Der "Balzac Ägyptens"

Von Suleman Taufiq |
Der einzige arabische Literatur-Nobelpreisträger, der Ägypter Nagib Machfus, ist tot. Er starb im Alter von 94 Jahren in einem Krankenhaus in seiner Heimatstadt Kairo. Viele seiner Geschichten entstanden im Viertel Gamalija der ägyptischen Hauptstadt.
Nagib Machfus: "Meine Liebe gilt den Bewohnern der Gassen. Nicht nur der alten Gassen von Kairo, sondern der Gassen der ganzen Welt."
Nagib Machfus wuchs in einem der ältesten historischen Viertel Alt-Kairos auf.
Der "Meister", wie er liebevoll von seinen Schülern und Freunden gerufen wurde, verbrachte viel Zeit in den Kafffeehäusern der Altstadt. Viele seiner Geschichten entstanden im Viertel Gamalija. Hier hörte er den einfachen Leuten zu, die als wunderbare Charaktere seine Bücher bevölkern.

Nagib Machfus: "In Gamalija habe ich die schönsten Tage meines Lebens verbracht.

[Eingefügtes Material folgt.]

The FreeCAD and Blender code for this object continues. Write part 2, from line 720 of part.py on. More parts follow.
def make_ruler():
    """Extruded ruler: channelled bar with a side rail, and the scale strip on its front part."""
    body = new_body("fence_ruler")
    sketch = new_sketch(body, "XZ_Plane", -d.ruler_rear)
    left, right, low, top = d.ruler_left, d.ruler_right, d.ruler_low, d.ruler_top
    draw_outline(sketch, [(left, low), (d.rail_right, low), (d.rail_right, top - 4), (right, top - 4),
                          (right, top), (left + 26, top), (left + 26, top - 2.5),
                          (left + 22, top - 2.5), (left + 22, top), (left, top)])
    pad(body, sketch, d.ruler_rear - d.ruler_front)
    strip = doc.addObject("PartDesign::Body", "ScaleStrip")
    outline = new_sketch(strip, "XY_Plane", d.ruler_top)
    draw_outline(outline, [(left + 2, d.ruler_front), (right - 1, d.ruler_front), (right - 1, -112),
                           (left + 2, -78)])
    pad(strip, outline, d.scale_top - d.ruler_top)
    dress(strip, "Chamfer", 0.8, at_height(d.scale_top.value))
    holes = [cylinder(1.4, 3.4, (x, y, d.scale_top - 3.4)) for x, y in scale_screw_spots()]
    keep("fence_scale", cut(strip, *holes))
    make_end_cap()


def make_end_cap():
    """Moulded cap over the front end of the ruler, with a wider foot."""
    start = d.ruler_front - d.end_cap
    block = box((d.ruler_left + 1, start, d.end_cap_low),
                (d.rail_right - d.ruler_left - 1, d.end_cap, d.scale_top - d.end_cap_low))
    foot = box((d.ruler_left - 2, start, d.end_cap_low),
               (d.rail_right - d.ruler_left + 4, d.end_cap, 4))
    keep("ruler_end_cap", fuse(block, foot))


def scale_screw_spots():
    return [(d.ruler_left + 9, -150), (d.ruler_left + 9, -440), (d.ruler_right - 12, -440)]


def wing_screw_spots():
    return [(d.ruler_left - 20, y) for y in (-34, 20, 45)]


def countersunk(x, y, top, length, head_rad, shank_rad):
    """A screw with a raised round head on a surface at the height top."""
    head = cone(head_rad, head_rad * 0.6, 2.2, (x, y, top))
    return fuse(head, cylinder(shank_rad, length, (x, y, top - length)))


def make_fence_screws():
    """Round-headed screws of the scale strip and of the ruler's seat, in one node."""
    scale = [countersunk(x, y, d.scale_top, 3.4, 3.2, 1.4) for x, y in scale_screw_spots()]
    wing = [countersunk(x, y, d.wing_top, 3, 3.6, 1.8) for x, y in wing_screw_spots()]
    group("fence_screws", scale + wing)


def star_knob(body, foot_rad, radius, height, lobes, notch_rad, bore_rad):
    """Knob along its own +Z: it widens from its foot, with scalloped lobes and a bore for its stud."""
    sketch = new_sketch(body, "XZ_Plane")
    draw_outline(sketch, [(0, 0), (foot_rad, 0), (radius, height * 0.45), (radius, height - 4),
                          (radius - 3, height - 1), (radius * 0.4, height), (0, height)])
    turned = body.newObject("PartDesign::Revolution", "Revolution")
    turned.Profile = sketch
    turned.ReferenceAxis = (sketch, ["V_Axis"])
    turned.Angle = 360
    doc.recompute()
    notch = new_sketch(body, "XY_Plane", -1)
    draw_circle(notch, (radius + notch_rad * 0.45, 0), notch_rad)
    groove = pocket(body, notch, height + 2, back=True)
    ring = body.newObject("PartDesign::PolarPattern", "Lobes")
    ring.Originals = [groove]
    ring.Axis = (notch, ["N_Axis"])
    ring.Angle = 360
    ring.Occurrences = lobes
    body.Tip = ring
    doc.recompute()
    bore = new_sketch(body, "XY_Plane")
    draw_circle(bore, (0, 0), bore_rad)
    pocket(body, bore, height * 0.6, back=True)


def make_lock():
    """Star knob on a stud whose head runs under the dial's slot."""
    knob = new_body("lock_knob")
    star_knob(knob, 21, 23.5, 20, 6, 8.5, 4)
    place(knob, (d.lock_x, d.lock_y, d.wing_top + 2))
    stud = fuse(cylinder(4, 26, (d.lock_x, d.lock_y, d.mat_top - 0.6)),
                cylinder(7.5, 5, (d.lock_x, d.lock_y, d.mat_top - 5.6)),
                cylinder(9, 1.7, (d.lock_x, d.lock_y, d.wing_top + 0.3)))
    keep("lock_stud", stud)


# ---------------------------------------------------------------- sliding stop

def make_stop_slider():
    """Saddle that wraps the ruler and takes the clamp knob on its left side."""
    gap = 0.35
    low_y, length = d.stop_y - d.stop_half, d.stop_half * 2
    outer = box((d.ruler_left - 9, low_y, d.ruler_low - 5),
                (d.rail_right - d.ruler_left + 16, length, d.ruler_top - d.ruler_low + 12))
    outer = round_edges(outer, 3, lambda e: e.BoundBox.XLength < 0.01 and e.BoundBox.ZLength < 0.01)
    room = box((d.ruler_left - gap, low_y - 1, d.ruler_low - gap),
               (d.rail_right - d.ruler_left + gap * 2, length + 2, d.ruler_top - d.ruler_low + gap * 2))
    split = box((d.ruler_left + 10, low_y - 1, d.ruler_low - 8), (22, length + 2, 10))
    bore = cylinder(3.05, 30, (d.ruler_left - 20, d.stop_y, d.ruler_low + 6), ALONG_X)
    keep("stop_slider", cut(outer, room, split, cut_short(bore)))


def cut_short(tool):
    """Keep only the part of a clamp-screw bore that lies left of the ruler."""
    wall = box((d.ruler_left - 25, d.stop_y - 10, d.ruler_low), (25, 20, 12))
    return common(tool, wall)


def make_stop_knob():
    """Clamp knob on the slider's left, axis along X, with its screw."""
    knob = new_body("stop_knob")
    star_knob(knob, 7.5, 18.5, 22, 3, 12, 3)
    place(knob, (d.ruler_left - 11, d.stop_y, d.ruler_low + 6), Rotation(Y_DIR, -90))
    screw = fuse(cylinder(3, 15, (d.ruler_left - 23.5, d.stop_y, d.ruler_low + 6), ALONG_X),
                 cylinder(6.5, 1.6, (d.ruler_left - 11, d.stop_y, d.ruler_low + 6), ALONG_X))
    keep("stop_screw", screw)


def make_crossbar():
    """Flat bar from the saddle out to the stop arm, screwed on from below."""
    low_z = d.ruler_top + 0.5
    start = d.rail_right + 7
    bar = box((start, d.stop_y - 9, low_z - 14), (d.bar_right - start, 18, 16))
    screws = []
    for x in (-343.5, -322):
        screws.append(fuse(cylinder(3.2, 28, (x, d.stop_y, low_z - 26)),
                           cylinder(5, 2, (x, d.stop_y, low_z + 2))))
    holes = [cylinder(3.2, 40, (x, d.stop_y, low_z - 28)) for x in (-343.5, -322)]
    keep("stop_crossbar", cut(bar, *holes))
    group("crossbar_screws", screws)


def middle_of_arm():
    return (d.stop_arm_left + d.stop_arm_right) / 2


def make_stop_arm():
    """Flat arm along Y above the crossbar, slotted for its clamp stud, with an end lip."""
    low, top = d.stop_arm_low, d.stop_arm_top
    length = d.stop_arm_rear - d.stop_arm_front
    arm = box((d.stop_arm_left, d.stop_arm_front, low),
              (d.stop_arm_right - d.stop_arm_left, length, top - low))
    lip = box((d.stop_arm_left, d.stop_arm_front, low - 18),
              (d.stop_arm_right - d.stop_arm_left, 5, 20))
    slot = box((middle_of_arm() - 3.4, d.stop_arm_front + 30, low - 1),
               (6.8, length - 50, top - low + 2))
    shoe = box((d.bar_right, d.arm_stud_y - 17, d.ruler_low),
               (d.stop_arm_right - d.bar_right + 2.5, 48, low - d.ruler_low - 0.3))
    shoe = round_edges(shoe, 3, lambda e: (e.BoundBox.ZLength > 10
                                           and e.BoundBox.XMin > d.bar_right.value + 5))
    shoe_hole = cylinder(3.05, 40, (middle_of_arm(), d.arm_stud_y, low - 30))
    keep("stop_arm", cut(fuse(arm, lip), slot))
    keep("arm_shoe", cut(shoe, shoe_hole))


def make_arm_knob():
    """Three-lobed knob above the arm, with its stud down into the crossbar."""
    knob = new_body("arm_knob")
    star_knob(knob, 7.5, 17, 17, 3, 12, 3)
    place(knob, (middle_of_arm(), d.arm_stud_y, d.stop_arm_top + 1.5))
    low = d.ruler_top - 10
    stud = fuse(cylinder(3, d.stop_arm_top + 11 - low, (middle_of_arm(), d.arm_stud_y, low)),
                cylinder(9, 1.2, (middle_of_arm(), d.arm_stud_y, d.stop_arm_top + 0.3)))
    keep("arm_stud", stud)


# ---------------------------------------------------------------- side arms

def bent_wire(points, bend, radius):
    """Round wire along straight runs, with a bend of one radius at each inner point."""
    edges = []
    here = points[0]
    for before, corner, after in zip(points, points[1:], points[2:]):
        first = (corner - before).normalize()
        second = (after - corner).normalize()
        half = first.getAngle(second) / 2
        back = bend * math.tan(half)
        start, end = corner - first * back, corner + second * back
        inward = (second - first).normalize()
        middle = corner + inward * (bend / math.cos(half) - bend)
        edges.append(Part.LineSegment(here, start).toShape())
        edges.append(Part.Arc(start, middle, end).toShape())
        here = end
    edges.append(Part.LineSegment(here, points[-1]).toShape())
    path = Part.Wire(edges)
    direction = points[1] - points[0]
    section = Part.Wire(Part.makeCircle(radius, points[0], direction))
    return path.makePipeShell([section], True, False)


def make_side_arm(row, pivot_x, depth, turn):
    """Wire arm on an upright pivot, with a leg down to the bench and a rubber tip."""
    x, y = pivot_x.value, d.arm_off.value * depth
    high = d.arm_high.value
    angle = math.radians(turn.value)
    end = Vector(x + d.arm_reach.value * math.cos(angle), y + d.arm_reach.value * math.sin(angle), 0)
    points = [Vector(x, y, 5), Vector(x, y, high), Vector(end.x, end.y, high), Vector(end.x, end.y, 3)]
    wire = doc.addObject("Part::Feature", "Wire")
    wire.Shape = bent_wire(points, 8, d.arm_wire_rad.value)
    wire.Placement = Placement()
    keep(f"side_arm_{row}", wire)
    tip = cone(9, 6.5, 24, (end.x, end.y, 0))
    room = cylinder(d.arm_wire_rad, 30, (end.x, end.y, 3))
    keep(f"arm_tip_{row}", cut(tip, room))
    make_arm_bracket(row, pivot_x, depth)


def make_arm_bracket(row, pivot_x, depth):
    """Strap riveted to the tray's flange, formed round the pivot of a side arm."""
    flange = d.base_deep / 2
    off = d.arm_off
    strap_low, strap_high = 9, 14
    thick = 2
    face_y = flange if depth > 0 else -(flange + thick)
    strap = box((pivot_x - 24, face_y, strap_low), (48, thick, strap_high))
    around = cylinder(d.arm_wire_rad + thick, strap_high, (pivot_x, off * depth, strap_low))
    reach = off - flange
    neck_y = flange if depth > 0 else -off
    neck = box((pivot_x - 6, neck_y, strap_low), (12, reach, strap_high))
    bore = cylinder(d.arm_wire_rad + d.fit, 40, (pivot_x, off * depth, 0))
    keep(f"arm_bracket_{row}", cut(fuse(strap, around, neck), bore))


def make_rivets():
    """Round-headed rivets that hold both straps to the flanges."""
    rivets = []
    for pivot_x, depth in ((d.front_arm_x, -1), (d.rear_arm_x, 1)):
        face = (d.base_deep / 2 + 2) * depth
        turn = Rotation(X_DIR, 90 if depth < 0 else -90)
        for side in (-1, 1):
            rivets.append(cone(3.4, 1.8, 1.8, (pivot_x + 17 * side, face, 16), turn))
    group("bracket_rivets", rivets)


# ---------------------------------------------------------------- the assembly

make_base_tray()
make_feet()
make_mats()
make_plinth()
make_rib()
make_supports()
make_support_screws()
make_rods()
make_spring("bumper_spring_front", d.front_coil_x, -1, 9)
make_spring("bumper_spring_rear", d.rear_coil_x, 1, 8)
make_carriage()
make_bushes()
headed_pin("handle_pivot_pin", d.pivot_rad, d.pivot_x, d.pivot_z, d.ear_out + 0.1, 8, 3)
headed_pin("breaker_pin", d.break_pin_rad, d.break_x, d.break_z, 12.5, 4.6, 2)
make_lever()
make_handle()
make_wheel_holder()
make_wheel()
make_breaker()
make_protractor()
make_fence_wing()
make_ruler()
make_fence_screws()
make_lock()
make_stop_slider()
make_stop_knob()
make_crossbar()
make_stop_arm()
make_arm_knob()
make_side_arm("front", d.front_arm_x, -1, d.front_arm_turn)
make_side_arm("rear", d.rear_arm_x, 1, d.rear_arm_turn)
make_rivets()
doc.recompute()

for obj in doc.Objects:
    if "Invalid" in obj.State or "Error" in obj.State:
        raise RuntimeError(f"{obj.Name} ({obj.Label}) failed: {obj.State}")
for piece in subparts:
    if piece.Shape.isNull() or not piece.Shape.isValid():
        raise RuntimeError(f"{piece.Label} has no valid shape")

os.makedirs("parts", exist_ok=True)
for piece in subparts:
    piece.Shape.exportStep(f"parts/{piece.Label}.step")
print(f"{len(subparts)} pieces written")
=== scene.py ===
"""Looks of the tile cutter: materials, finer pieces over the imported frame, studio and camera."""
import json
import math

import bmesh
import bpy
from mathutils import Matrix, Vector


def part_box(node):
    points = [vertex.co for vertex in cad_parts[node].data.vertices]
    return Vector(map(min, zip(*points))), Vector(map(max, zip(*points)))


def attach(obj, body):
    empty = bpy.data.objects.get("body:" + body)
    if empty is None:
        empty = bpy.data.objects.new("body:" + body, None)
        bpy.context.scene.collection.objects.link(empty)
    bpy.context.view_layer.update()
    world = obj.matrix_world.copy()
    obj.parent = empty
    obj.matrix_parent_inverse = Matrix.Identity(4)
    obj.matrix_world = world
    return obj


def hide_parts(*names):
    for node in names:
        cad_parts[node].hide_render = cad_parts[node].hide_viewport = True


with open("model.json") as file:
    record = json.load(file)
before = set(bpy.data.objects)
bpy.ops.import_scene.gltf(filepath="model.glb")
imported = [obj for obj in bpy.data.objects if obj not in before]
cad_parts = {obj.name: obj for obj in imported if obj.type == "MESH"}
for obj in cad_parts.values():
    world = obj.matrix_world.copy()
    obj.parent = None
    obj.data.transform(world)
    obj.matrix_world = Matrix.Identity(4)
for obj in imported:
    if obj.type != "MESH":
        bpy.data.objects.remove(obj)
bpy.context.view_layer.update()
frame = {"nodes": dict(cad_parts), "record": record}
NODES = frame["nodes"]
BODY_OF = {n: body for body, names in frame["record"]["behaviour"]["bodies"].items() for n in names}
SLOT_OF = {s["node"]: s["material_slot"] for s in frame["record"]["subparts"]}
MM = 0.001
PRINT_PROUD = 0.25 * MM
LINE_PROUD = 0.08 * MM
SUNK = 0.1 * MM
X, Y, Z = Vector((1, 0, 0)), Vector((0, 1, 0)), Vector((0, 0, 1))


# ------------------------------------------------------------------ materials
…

Es verging keine Woche, in der wir nicht nach Gamalija gingen und im Cafe Fischawi oder einem anderen Cafe in der Midaq-Gasse saßen."

In Gamalija wurde Machfus 1911 geboren. Die Kindheitseindrücke vom farbigen Leben im Schatten der alten Moscheen ließen ihn nicht mehr los. In diesem Umfeld spielen auch viele seiner Romane, wie die Midaq-Gasse und seine Kairo-Trilogie .

Man nennt Machfus in der arabischen Welt den "Balzac Ägyptens", rückte ihn in die Nähe von Tolstoi, Dickens und Thomas Mann. Er ist der "Vater des ägyptischen Romans".
Nagib Machfus hat sich für den Roman entschieden, eine Literaturgattung, die damals in der arabischen Welt noch völlig unbekannt war. Er hat alle Elemente der volkstümlichen Erzählkunst in sein episches Werk aufgenommen. Als erster wagte er es, schreibend "zu erzählen".

Nagib Machfus: "Bei uns verstand man damals unter Literatur den Essay, die Poesie und die Geschichtsschreibung. ….. Man betrachtete ‚Tausendundeine Nacht’ als ein Produkt der Volksdichtung, das keinerlei literarische Bedeutung hatte."

Das nahezu 50 Romane, Kurzgeschichten und Novellen umfassende Lebenswerk ist in die Weltliteratur eingegangen. Machfus ist bekannt für seinen trockenen Humor, der aus der Tiefe seines gesamten Denkens aufblitzt. Man erzählt in Kairo, dass die meisten politischen Witze von ihm im Kaffeehaus erfunden wurden.

Als engagierter Romancier setzte sich Nagib Machfus sein Leben lang für humanistische Grundwerte ein. Als aufgeklärter Zeitgenosse, plädierte er unerschrocken für eine Trennung zwischen Staat und Religion, d.h. für eine Säkularisierung der arabischen Gesellschaft. Das brachte ihm die Feindschaft der Fundamentalisten ein.

Die Nobelpreisverleihung 1988 schützte den Autor nicht vor dem Zorn der islamischen Fundamentalisten, die ihn als den Salman Rushdie Ägyptens bezeichneten. Diese Drohung wurde r im Oktober 1994 zur Tatsache. Mitten auf der Straße, auf dem Weg zu seinem Cafe wurde er von einem Terroristen niedergestochen. Sein Freund und Schriftstellerkollege Gamal al-Ghitani über die Gefahr für die künstlerische Freiheit in Ägypten.

Gamal Ghitani: "Es gibt eine Kraft, die die Freiheit des künstlerischen Ausdrucks tatsächlich bedroht: Man findet sie nicht in der Regierung, sondern auf der Straße. Das sind die islamisch-fundamentalistischen Kräfte, die der Literatur gegenüber sehr feindlich eingestellt sind.

.... ihre feindliche Haltung zur Literatur wurde durch die Verleihung des Nobelpreises an Nagib Machfus noch verstärkt. Jetzt erst wurden sie auf den Roman "Die Kinder unseres Viertels" aufmerksam, der von Al-Azhar Moschee, der höchsten Instanz im sunnitischen Islam bereits 1959 verboten worden war."